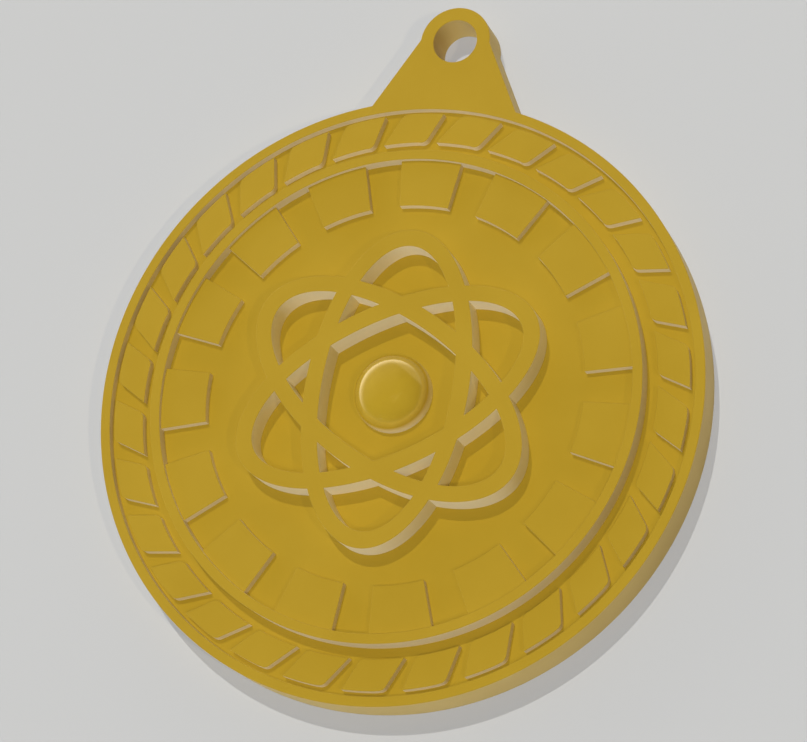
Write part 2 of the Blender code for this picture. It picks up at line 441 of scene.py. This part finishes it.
def spreading_tree():
    """Copies of a shape, evenly spread round the middle of the medal."""
    tree = bpy.data.node_groups.new("spread round the middle", "GeometryNodeTree")
    face = tree.interface
    face.new_socket("Shape", in_out="INPUT", socket_type="NodeSocketGeometry")
    face.new_socket("Count", in_out="INPUT", socket_type="NodeSocketInt")
    face.new_socket("First Angle", in_out="INPUT", socket_type="NodeSocketFloat")
    face.new_socket("Material", in_out="INPUT", socket_type="NodeSocketMaterial")
    face.new_socket("Copies", in_out="OUTPUT", socket_type="NodeSocketGeometry")
    given = add_node(tree, "NodeGroupInput")
    points = add_node(tree, "GeometryNodePoints", links={"Count": (given, "Count")})
    index = add_node(tree, "GeometryNodeInputIndex")
    step = add_node(tree, "ShaderNodeMath", {"operation": "DIVIDE"}, {0: 360.0}, {1: (given, "Count")})
    links = {0: (index, 0), 1: (step, 0), 2: (given, "First Angle")}
    angle = add_node(tree, "ShaderNodeMath", {"operation": "MULTIPLY_ADD"}, links=links)
    in_radians = add_node(tree, "ShaderNodeMath", {"operation": "RADIANS"}, links={0: (angle, 0)})
    turn = add_node(tree, "ShaderNodeCombineXYZ", links={"Z": (in_radians, 0)})
    links = {"Points": (points, 0), "Instance": (given, "Shape"), "Rotation": (turn, 0)}
    copies = add_node(tree, "GeometryNodeInstanceOnPoints", links=links)
    real = add_node(tree, "GeometryNodeRealizeInstances", links={0: (copies, 0)})
    links = {"Geometry": (real, 0), "Material": (given, "Material")}
    painted = add_node(tree, "GeometryNodeSetMaterial", links=links)
    add_node(tree, "NodeGroupOutput", links={"Copies": (painted, 0)})
    return tree


def grown(shape, tree, inputs):
    """Runs a tree on a shape, and keeps the result as a plain mesh."""
    modifier = shape.modifiers.new("nodes", "NODES")
    modifier.node_group = tree
    for socket in tree.interface.items_tree:
        if socket.name in inputs:
            modifier[socket.identifier] = inputs[socket.name]
    evaluated = shape.evaluated_get(bpy.context.evaluated_depsgraph_get())
    data = bpy.data.meshes.new_from_object(evaluated)
    shape.modifiers.remove(modifier)
    shape.data = data
    return shape


# Shading of the rounded edges


def true_normals(piece):
    """Keeps flat faces flat and walls straight, so that only the rounded edges between them look round."""
    data = piece.data
    mesh = bmesh.new()
    mesh.from_mesh(data)
    mesh.normal_update()
    together = cos(radians(SMOOTH_TURN))
    normals = []
    for face in mesh.faces:
        for vertex in face.verts:
            near = [other for other in vertex.link_faces if other.normal.dot(face.normal) > together]
            level = [other for other in near if abs(other.normal.z) > FLAT_FROM]
            upright = [other for other in near if abs(other.normal.z) < WALL_UP_TO]
            chosen = level or upright or near
            total = Vector()
            for other in chosen:
                total += other.normal * (1.0 if level or upright else other.calc_area())
            normals.append(total.normalized())
    mesh.free()
    data.shade_smooth()
    data.normals_split_custom_set(normals)


# Finishes


def linear(hex_colour):
    """An sRGB hex colour as linear RGBA."""
    channels = [int(hex_colour[i : i + 2], 16) / 255 for i in (1, 3, 5)]
    curve = [c / 12.92 if c <= 0.04045 else ((c + 0.055) / 1.055) ** 2.4 for c in channels]
    return (*curve, 1.0)


def metal(name):
    material = bpy.data.materials.new(name)
    material.use_nodes = True
    return material, material.node_tree, material.node_tree.nodes["Principled BSDF"]


def painted(tree, shader, place, face_colours, painted_light_wall_colours, patch, level_range):
    """Base colour: a slightly uneven tone in patches, with painted light on the upright walls, which are
    made paler than the flats to stand in for the light that falls on them.

    The level range is the upright part of the normal up to which a wall is pure, and from which a flat is.
    """
    values = {"Scale": 1 / patch, "Detail": 3.0, "Roughness": 0.5}
    patches = add_node(tree, "ShaderNodeTexNoise", values=values, links={"Vector": (place, "Object")})
    tone = add_node(tree, "ShaderNodeMapRange", values=NOISE_RANGE, links={"Value": (patches, "Fac")})
    tones = []
    for first, second in (face_colours, painted_light_wall_colours):
        values = {6: linear(first), 7: linear(second)}
        tones.append(add_node(tree, "ShaderNodeMix", {"data_type": "RGBA"}, values, {0: (tone, 0)}))
    # Painted light: the more upright a surface is, the more it takes the paler wall colour, which stands in
    # for light on the walls.
    normal = add_node(tree, "ShaderNodeSeparateXYZ", links={0: (place, "Normal")})
    level = add_node(tree, "ShaderNodeMath", {"operation": "ABSOLUTE"}, links={0: (normal, "Z")})
    values = {"From Min": level_range[0], "From Max": level_range[1]}
    flat = add_node(tree, "ShaderNodeMapRange", values=values, links={"Value": (level, 0)})
    links = {0: (flat, 0), 6: (tones[1], 2), 7: (tones[0], 2)}
    colour = add_node(tree, "ShaderNodeMix", {"data_type": "RGBA"}, links=links)
    tree.links.new(colour.outputs[2], shader.inputs["Base Color"])
    return patches


def satin_gilt_brass(name, painted_light_wall_colours):
    """Cast brass, gilt and left satin: a fine grain from the mould, an uneven tone and a thin lacquer, with
    painted light making its walls paler than its flats.
    """
    material, tree, shader = metal(name)
    shader.inputs["Metallic"].default_value = 0.3
    shader.inputs["Coat Weight"].default_value = 0.1
    shader.inputs["Coat Roughness"].default_value = 0.4
    place = add_node(tree, "ShaderNodeTexCoord")
    face_colours = ("#A48623", "#A08220")
    # The paler wall colours given to this finish are painted light on its walls, not a tone of the metal.
    patches = painted(tree, shader, place, face_colours, painted_light_wall_colours, 6 * MM, (0.15, 0.55))
    values = {**NOISE_RANGE, "To Min": 0.58, "To Max": 0.64}
    rough = add_node(tree, "ShaderNodeMapRange", values=values, links={"Value": (patches, "Fac")})
    tree.links.new(rough.outputs[0], shader.inputs["Roughness"])
    # The grain of the mould is about 0.1 mm. It is drawn 0.4 mm wide, the finest that the render shows.
    values = {"Scale": 1 / (0.4 * MM), "Detail": 2.0, "Roughness": 0.6}
    grain = add_node(tree, "ShaderNodeTexNoise", values=values, links={"Vector": (place, "Object")})
    values = {"Strength": 0.15, "Distance": 0.02 * MM}
    bump = add_node(tree, "ShaderNodeBump", values=values, links={"Height": (grain, "Fac")})
    tree.links.new(bump.outputs[0], shader.inputs["Normal"])
    return material


def polished_gilt_brass():
    """The same metal, buffed on the nucleus alone: a tight gloss, a little softer in patches, and a painted
    pale rim of reflected light on the dome's steep foot.
    """
    material, tree, shader = metal("polished_gilt_brass")
    shader.inputs["Metallic"].default_value = 0.3
    shader.inputs["Coat Weight"].default_value = 1.0
    shader.inputs["Coat Roughness"].default_value = 0.05
    place = add_node(tree, "ShaderNodeTexCoord")
    face_colours = ("#AB8D24", "#A78921")
    # Painted reflection: the steep foot of the dome takes these pale colours, which stand in for a rim of
    # reflected light.
    painted_light_wall_colours = ("#DDD2AC", "#D7CBA3")
    patches = painted(tree, shader, place, face_colours, painted_light_wall_colours, 1.5 * MM, (0.0, 0.38))
    values = {**NOISE_RANGE, "To Min": 0.14, "To Max": 0.18}
    rough = add_node(tree, "ShaderNodeMapRange", values=values, links={"Value": (patches, "Fac")})
    tree.links.new(rough.outputs[0], shader.inputs["Roughness"])
    return material


# The studio


def studio_floor():
    mesh = bmesh.new()
    loop = loop_of(mesh, circle(FLOOR_RADIUS, FLOOR_SIDES), -FLOOR_DROP)
    mesh.faces.new(loop)
    floor = finished("floor", mesh)
    material, _, shader = metal("pale_matt_board")
    shader.inputs["Base Color"].default_value = linear("#9D9D9A")
    shader.inputs["Roughness"].default_value = 0.8
    floor.data.materials.append(material)


def distant_lamp(name, azimuth, elevation, strength, size, colour="#FFFFFF", shadow=True):
    """A far lamp, placed by its direction from the medal: degrees from +X and degrees above the floor.

    One without shadows stands for light from all over its side of the room, which keeps the flats even.
    """
    lamp = bpy.data.lights.new(name, "SUN")
    lamp.energy = strength
    lamp.color = linear(colour)[:3]
    lamp.angle = radians(size)
    lamp.use_shadow = shadow
    light = bpy.data.objects.new(name, lamp)
    level = cos(radians(elevation))
    across = (level * cos(radians(azimuth)), level * sin(radians(azimuth)))
    towards = Vector((*across, sin(radians(elevation))))
    light.rotation_mode = "QUATERNION"
    light.rotation_quaternion = towards.to_track_quat("Z", "Y")
    bpy.context.scene.collection.objects.link(light)
    light.visible_glossy = False


def room_light():
    """A white room, bright low down on one side and dim on the other, with a faint panel to the tab's right.

    Its reflection draws the pale arc and the crescent on the nucleus.
    """
    world = bpy.data.worlds.new("room")
    world.use_nodes = True
    tree = world.node_tree
    place = add_node(tree, "ShaderNodeTexCoord")
    up = add_node(tree, "ShaderNodeSeparateXYZ", links={0: (place, "Generated")})
    settings = {"interpolation_type": "SMOOTHSTEP"}
    product = {"operation": "DOT_PRODUCT"}
    links = {0: (place, "Generated")}
    near_wall = add_node(tree, "ShaderNodeVectorMath", product, {1: BRIGHT_WALL_DIRECTION}, links)
    values = {"From Min": 0.2, "From Max": 1.0, "To Min": 0.12, "To Max": 1.0}
    side = add_node(tree, "ShaderNodeMapRange", settings, values, {"Value": (near_wall, "Value")})
    values = {"From Min": 0.1, "From Max": 0.5, "To Min": 2.6, "To Max": 0.3}
    height = add_node(tree, "ShaderNodeMapRange", settings, values, {"Value": (up, "Z")})
    near_panel = add_node(tree, "ShaderNodeVectorMath", product, {1: PANEL_DIRECTION}, links)
    values = {"From Min": 0.73, "From Max": 0.8, "To Min": 0.0, "To Max": 0.4}
    panel = add_node(tree, "ShaderNodeMapRange", settings, values, {"Value": (near_panel, "Value")})
    links = {0: (side, 0), 1: (height, 0), 2: (panel, 0)}
    total = add_node(tree, "ShaderNodeMath", {"operation": "MULTIPLY_ADD"}, links=links)
    background = tree.nodes["Background"]
    background.inputs["Color"].default_value = linear("#FBFBFA")
    tree.links.new(total.outputs[0], background.inputs["Strength"])
    bpy.context.scene.world = world
    bpy.context.scene.view_settings.view_transform = "Standard"


def photo_camera():
    data = bpy.data.cameras.new("camera")
    data.lens = CAMERA_LENS_MM
    data.sensor_width = CAMERA_SENSOR_MM
    data.shift_x, data.shift_y = CAMERA_SHIFT
    data.clip_start = CAMERA_NEAR
    camera = bpy.data.objects.new("camera", data)
    camera.location = CAMERA_PLACE
    camera.rotation_mode = "QUATERNION"
    level = Vector(CAMERA_BACKWARD).to_track_quat("Z", "Y")
    camera.rotation_quaternion = level @ Quaternion((0.0, 0.0, 1.0), radians(CAMERA_ROLL))
    bpy.context.scene.collection.objects.link(camera)
    bpy.context.scene.camera = camera


def dressed(piece, *materials):
    """Gives a finished piece its metals and true normals, and lets it ride on the medal's one body."""
    for material in materials:
        piece.data.materials.append(material)
    true_normals(piece)
    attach(piece, "root")
    return piece


def build_medal():
    # Painted light: each piece's walls are painted paler than its flats to stand in for the light on them,
    # least on the disc's edge, more on the relief and most on the atom.
    satin = satin_gilt_brass("satin_gilt_cast_brass", ("#CAAE62", "#C4A85C"))
    paler = satin_gilt_brass("satin_gilt_brass_painted_lighter_walls", ("#D9C898", "#D2C08D"))
    palest = satin_gilt_brass("satin_gilt_brass_painted_lightest_walls", ("#E7D9A9", "#E0D1A0"))
    polished = polished_gilt_brass()
    spread = spreading_tree()
    body = dressed(cast_body(), satin, paler)
    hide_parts("medal")
    tooth = boss("border_teeth", [tooth_outline()], foot(CHANNEL_FLOOR) + rounded_edge(RIM_TOP))
    inputs = {"Count": TOOTH_COUNT, "First Angle": FIRST_TOOTH_ANGLE, "Material": paler}
    dressed(grown(tooth, spread, inputs))
    block = boss("cog_blocks", [block_outline()], foot(FIELD_FLOOR) + rounded_edge(BLOCK_TOP))
    inputs = {"Count": BLOCK_COUNT, "First Angle": TAB_ANGLE, "Material": paler}
    dressed(grown(block, spread, inputs))
    dressed(boss("atom_orbits", orbit_outlines(), foot(FIELD_FLOOR) + rounded_edge(ORBIT_TOP)), palest)
    dressed(nucleus(), polished)


photo_camera()
studio_floor()
distant_lamp("key", azimuth=112, elevation=64, strength=1.8, size=0.5)
distant_lamp("side", azimuth=-21, elevation=48, strength=0.6, size=1.0, colour="#FFF0CC")
distant_lamp("front", azimuth=-50, elevation=63, strength=0.78, size=2, colour="#FFF8E8")
distant_lamp("top", azimuth=0, elevation=90, strength=1.5, size=15, shadow=False)
distant_lamp("fill", azimuth=-112, elevation=30, strength=2.75, size=15, colour="#D2DCFF", shadow=False)
room_light()
build_medal()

### [GIVEN REQUEST]
Report how many lines of the listing hold the word "scene", with nothing but the number.

### [SOLVED EXERCISE]
6